Article IV, Section 1:
Full Faith and Credit shall be given in each State to the public Acts, Records, and judicial Proceedings of every other State. And the Congress may by general Laws prescribe the Manner in which such Acts, Records and Proceedings shall be proved, and the Effect thereof.
How Article IV, Section 1 Affects Judicial Proceedings
United States Library of Congress, The Constitution of the United States of America: Analysis and Interpretation
Article IV, § 1, has had its principal operation in relation to judgments. Embraced within the relevant discussions are two principal classes of judgments. First, those in which the judgment involved was offered as a basis of proceedings for its own enforcement outside the state where rendered, as for example, when an action for debt is brought in the courts of State B on a judgment for money damages rendered in State A; second, those in which the judgment involved was offered, in conformance with the principle of res judicata, in defense in a new or collateral proceeding growing out of the same facts as the original suit, as for example, when a decree of divorce granted in State A is offered as barring a suit for divorce by the other party to the marriage in the courts of State B.

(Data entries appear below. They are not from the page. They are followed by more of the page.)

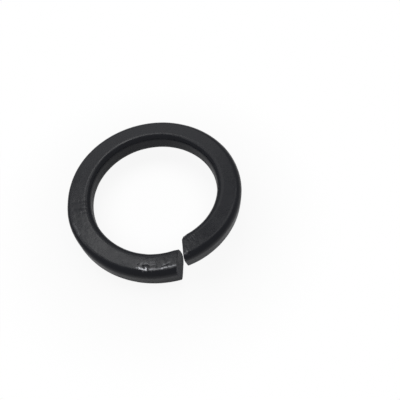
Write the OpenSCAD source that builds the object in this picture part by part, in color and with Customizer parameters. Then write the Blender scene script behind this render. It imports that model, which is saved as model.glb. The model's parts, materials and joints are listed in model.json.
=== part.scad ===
// Spring lock washer: one coil of square wire with well rounded edges, cut through on a
// slant and sprung open, so that one sharp edge of each end bites as a screw is turned back.
// Z is the axis of the bore. The lowest edge is at z = 0 and the gap faces -Y.

/* [Wire] */
// Width of the wire, from the bore outwards
wire_w = 8; // [7:0.1:9]
// Height of the wire, along the bore
wire_h = 8; // [7:0.1:9]

/* [Rounded edges] */
// Radius of the outer upper edge
outer_top_r = 2.3; // [1:0.1:3.2]
// Radius of the inner upper edge
inner_top_r = 2.2; // [1:0.1:3.2]
// Radius of the inner lower edge
inner_bottom_r = 3.4; // [1:0.1:3.6]
// Radius of the outer lower edge
outer_bottom_r = 2.6; // [1:0.1:3.2]

/* [Edges at the cut ends] */
// Radius of the inner upper edge at the lower end, which the shear leaves squarer
lower_end_inner_top_r = 1.1; // [0.5:0.1:3.2]
// Radius of the outer lower edge at the lower end, which the shear leaves squarer
lower_end_outer_bottom_r = 1; // [0.5:0.1:3.2]
// Radius of the outer lower edge at the upper end, which the shear rolls over
upper_end_outer_bottom_r = 3.3; // [1:0.1:3.3]
// Turn of the coil over which the edges change towards the lower end
lower_fade = 45; // [10:5:90]
// Turn of the coil over which the edge changes towards the upper end
upper_fade = 20; // [10:5:90]

/* [Coil] */
// Diameter of the bore
bore_d = 42.5; // [36:0.5:50]
// Free height, over the lower and the upper end
free_h = 16; // [14:0.1:19]
// Gap between the two ends, along the middle of the wire
gap = 2.2; // [1:0.1:6]

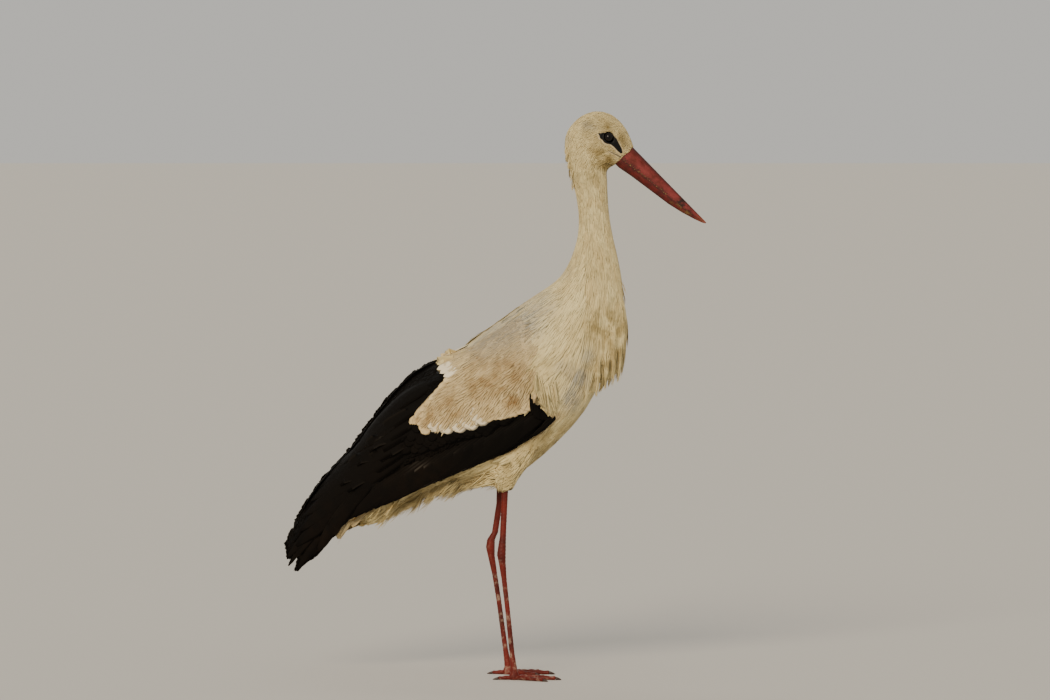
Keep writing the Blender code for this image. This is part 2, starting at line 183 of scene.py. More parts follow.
def rows_of(items, key, wide, kind=float):
    """One value of each of a mesh's vertices, corners or triangles, as the rows of an array."""
    flat = np.empty(len(items) * wide, kind)
    items.foreach_get(key, flat)
    return flat.reshape(-1, wide)


def points_of(piece):
    return rows_of(piece.data.vertices, "co", 3)


def unit(vectors, least=1e-9):
    return vectors / (np.linalg.norm(vectors, axis=-1)[..., None] + least)


class Surface:
    """A closed mesh as arrays, with the nearest point and the smoothed normal at any place."""

    def __init__(self, piece):
        piece.data.calc_loop_triangles()
        self.points = points_of(piece)
        self.triangles = rows_of(piece.data.loop_triangles, "vertices", 3, int)
        self.normals = rows_of(piece.data.vertices, "normal", 3)
        self.tree = BVHTree.FromPolygons(self.points.tolist(), self.triangles.tolist())

    def weights(self, places, faces):
        """How much each corner of its triangle counts at each place."""
        a, b, c = (self.points[self.triangles[faces, k]] for k in range(3))
        whole = np.cross(b - a, c - a)
        area = np.maximum((whole**2).sum(1), 1e-20)
        v = (np.cross(places - a, c - a) * whole).sum(1) / area
        w = (np.cross(b - a, places - a) * whole).sum(1) / area
        return np.clip(np.stack([1 - v - w, v, w], 1), 0, 1)

    def blend(self, values, places, faces):
        mix = self.weights(places, faces)
        return (values[self.triangles[faces]] * mix[:, :, None]).sum(1)

    def nearest(self, places):
        hits = [self.tree.find_nearest(p) for p in places.tolist()]
        spots = np.array([hit[0][:] for hit in hits])
        faces = np.array([hit[2] for hit in hits])
        normals = unit(self.blend(self.normals, spots, faces), 1e-12)
        return spots, normals, faces, np.array([hit[3] for hit in hits])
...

The English courts and the different state courts in the United States, while recognizing "foreign judgments in personam," which were reducible to money terms as affording a basis for actions in debt, originally accorded them generally only the status of prima facie evidence in support thereof, so that the merits of the original controversy could always be opened. When offered in defense, on the other hand, "foreign judgments in personam" were regarded as conclusive upon everybody on the theory that, as stated by Chief Justice Marshall, "it is a proceeding in rem, to which all the world are parties."1 The pioneer case was Mills v. Duryee,2 decided in 1813. In an action brought in the circuit court of the District of Columbia, the equivalent of a state court for this purpose, on a judgment from a New York court, the defendant endeavored to reopen the whole question of the merits of the original case by a plea of "nil debet." It was answered in the words of the first implementing statute of 17903 that such records and proceedings were entitled in each state to the same faith and credit as in the state of origin, and that, as they were records of a court in the state of origin, and so conclusive of the merits of the case there, they were equally so in the forum state. The Court found that it had not been the intention of the Constitution merely to reenact the common law—that is, the principles of private international law—with regard to the reception of foreign judgments, but to amplify and fortify these.4 Some years later, in Hampton v. McConnell,5 Chief Justice Marshall went even further, using language that seems to show that he regarded the judgment of a state court as constitutionally entitled to be accorded in the courts of sister states not simply the faith and credit on conclusive evidence but the validity of final judgment.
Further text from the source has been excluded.